When the supporting plate is thus molded directly into the toe portion of the outer sole and the shoe assembled in the fashion indicated with the supporting plate disposed beneath and in registry with the lower edge of the toe cap, then the supporting plate lends additional support to the toe cap when a blow or force is applied thereto, thus protecting the foot of the wearer against injury. The area of the supporting plate should be sufficient to provide support for the toe cap on the flexible sole material employed in the sole so as to provide protection to the wearer against a 100 pound compression or impact force applied to the toe cap. I have found that in materials of the type indicated above a supporting plate of approximately the same length as the lower edge of the toe cap and of a width of approximately 1/2 inch and a thickness of approximately 1/4 inch serves very satisfactorily.
Referring to FIGS. 1 and 6 of the drawings, it will be seen that the flanged lower edge of the toe cap is disposed at a slight angle.
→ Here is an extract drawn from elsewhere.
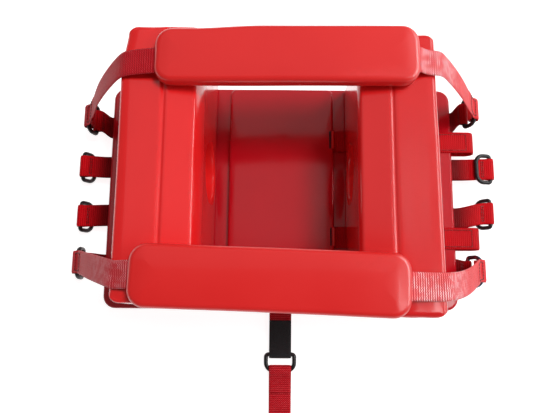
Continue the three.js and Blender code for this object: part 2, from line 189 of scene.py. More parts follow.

I have found that improved results are obtained when the upper surface of the supporting plate adjacent the inner edge thereof is also bevelled at an angle somewhat similar to that of the lower edge of the toe cap.
It should be understood that an insole and padding material may be provided inside the shoe over the upper surface of the outer sole as shown at 36.
From the foregoing, it will be seen that I have provided a safety shoe having an improved sole construction utilizing a relatively soft, flexible, yielding and resilient material. Molded directly into the toe portion of the outer sole is a supporting plate of generally U-shaped configuration conforming to and in registry with the lower edge of the toe cap whereby additional support is provided for the toe cap when a force or impact is applied thereto.